= Great Russification program =

The "great Russification program" was a plan for new laws concerning the Grand Duchy of Finland made during the second period of oppression from 1912 to 1914, which would have set Finland even deeper under the control of the government of the Russian Empire and significantly suppressed its autonomy, had it ever come into force. This secret plan leaked into the public in November 1914, which caused fear in Finland of losing the country's autonomy and of Russification.

==Background and preparation==
Pyotr Stolypin, Prime Minister of Russia from 1906 to 1911 was a nationalist and a staunch supporter of concentration of power, who wanted to discontinue most of Finland's autonomy. Under his term, a law of nationwide legislature was made against the Finns' will, which made it possible for the Russian legislative bodies to enact laws concerning Finland without the approval of the Diet of Finland. However, the Russian government did not have a ready-made plan as to how it would use this opportunity. Governor-General of Finland Franz Albert Seyn sent a letter to Stolypin in 1910, where he listed six things required for new laws in Finland: a bureau of officials, court treatment of crimes against the state, the news press, union legislation, the police and the gendarmerie, and the position of the Russian language. Stolypin's government decided to propose a committee to prepare a detailed program of the needed laws. The Emperor Nicholas II of Russia appointed a committee in January 1912, at which time Stolypin was already dead and had been succeeded by the more benign Vladimir Kokovtsov.

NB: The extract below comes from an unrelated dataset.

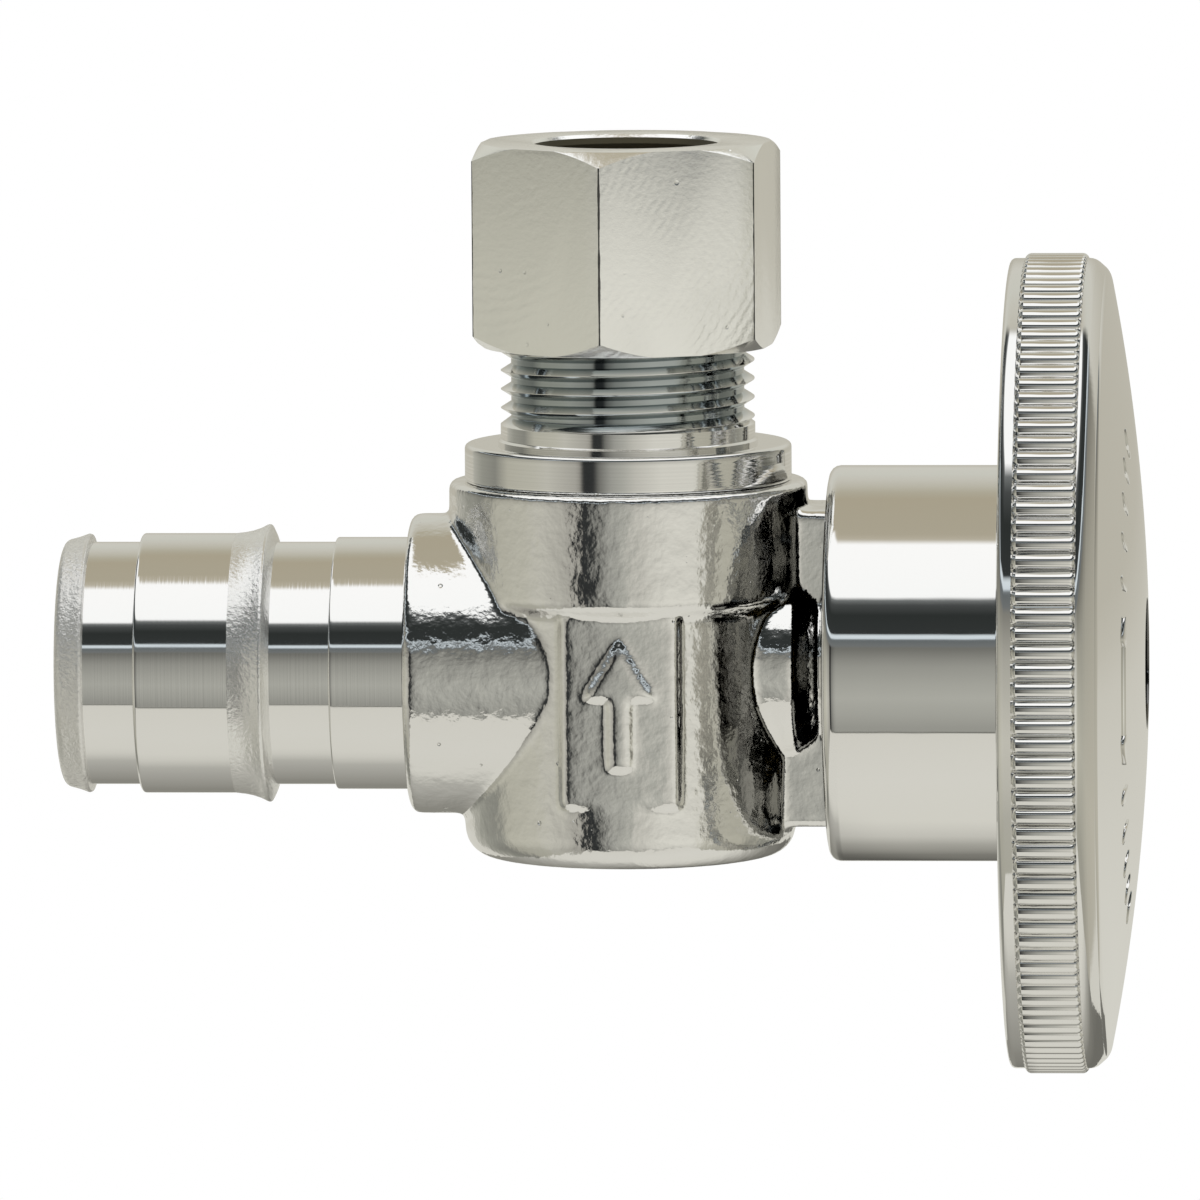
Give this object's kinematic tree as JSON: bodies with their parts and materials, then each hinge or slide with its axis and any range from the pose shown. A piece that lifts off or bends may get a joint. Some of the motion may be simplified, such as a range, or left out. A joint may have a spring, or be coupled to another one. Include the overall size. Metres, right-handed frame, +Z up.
{
  "type": "angle stop valve",
  "caption": "Chrome-plated quarter-turn angle stop valve with a push-over pipe spigot, a compression outlet facing up and a round knurled handle.",
  "frame": {"origin": "centre of the inlet shoulder, where the pipe's end stops, on the axis of the inlet and stem", "axes": "+X along the inlet and stem axis towards the handle, +Z up along the outlet axis, -Y towards the front panel"},
  "size_m": [0.0613, 0.0462, 0.0526],
  "materials": {
    "forged_chrome": "bright plate over a forged surface",
    "turned_chrome": "bright plate over turned brass",
    "nut_chrome": "satin plate over machined brass",
    "handle_plate": "bright chrome plate over moulded plastic",
    "brass": "machined",
    "seat_plastic": "white low-friction plastic",
    "black_rubber": "moulded",
    "steel": "machined"
  },
  "bodies": {
    "body": {"valve_body": "forged_chrome", "outlet_adapter": "turned_chrome", "adapter_o_ring": "black_rubber", "upper_seat": "seat_plastic", "lower_seat": "seat_plastic", "seat_backing_ring": "black_rubber", "thrust_washer": "seat_plastic", "gland_washer": "steel", "gland_nut": "brass"},
    "ball": {"ball": "brass"},
    "handle": {"handle": "handle_plate", "handle_insert": "brass", "lock_washer": "steel", "handle_screw": "brass", "stem": "brass", "stem_o_ring_inner": "black_rubber", "stem_o_ring_outer": "black_rubber"},
    "sleeve": {"compression_sleeve": "brass"},
    "nut": {"compression_nut": "nut_chrome"}
  },
  "joints": [
    {"name": "handle_turn", "type": "hinge", "parent": "body", "child": "handle", "pos_m": [0, 0, 0], "axis": [1, 0, 0], "range_deg": [-90, 0]},
    {"name": "ball_turn", "type": "hinge", "parent": "body", "child": "ball", "pos_m": [0, 0, 0], "axis": [1, 0, 0], "range_deg": [-90, 0]},
    {"name": "nut_lift", "type": "slide", "parent": "body", "child": "sleeve", "axis": [0, 0, 1], "range_m": [0, 0.00423]},
    {"name": "nut_turn", "type": "hinge", "parent": "sleeve", "child": "nut", "pos_m": [0.0123, 0, 0], "axis": [0, 0, 1], "range_deg": [0, 1440]}
  ],
  "couplings": [
    {"joint": "ball_turn", "follows": "handle_turn", "ratio": 1},
    {"joint": "nut_turn", "follows": "nut_lift", "rad_per_m": 5937.1}
  ]
}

The director of the secret preparation committee was the real state official Nikolay Korevo. He had already previously led the "committee for the systematisation of Finnish laws" at the Russian State Council as the successor of professor Nikolay Sergeyevsky. Korevo's committee had a total of 24 members, of which 23 represented different branches of the Russian government. The only representative of the Grand Duchy of Finland was the procurator of the "admiralty senate" Alexey Hozyainov, who also was Russian by ethnicity. The committee first met in late April 1912. It decided to enact a program for all laws necessary for the protection of the interests of Russia and its governing authority in Finland regardless of whether they were general state laws.

==Content==
The program prepared by Korevo's committee was officially named "a sketch for a program of law proposals to be enacted in the Grand Duchy of Finland". It contained three parts: protection of the authority and control of the Russian government in Finland, protection of the interests of the Russian armed forces and bringing Finland closer to the Russian Empire in political and economical terms. The program had a total of 38 points. Proposed actions included the discontinuation of Finland's own customs and money, discontinuation of Finnish nationality, integrating some of Finland's government offices directly into the Russian ministries, improving the position of the Orthodox Church, facilitation of the Russian money authority and further development of the equality law of 1912. Some of these actions had already been under work for a long time. The program also included social goals, such as improving the situation of the steadless public with affordable acquisition of land and expanding the activity of the Peasants' Land Bank into Finland. The new Parliament of Finland and older Senate of Finland, core parts of the autonomy of Finland, could continue operation.

==Publicity==
The existence of the secret committee already came to public knowledge in summer 1912, when one of its meeting documents was leaked to the press. The committee finished its program in March 1913. It was discussed at the second committee led by prime minister Ivan Goremykin in May 1914, when its first version was leaked to the public. It was first published by the Russian newspaper Novoye Vremya on 6 May 1914 and on the next day by numerous Finnish newspapers. Nicholas II signed the final version of the program in September 1914. World War I prevented it from being taken into action, but it was later fully leaked to the public and was published in the Swedish language newspapers in Helsinki on 17 November 1914. At this point the Finns named it the "great Russification program".

In Finland, the goal of the program was seen as the total eradication of Finnish autonomy and Russification of Finland. Even though the program was never taken into action, mere knowledge of its existence caused a strong negative reaction in Finland. The "treasury meeting", which signalled the foundation of the Jäger Movement, was held in Helsinki on 20 November 1914, only three days after the program was leaked to the public.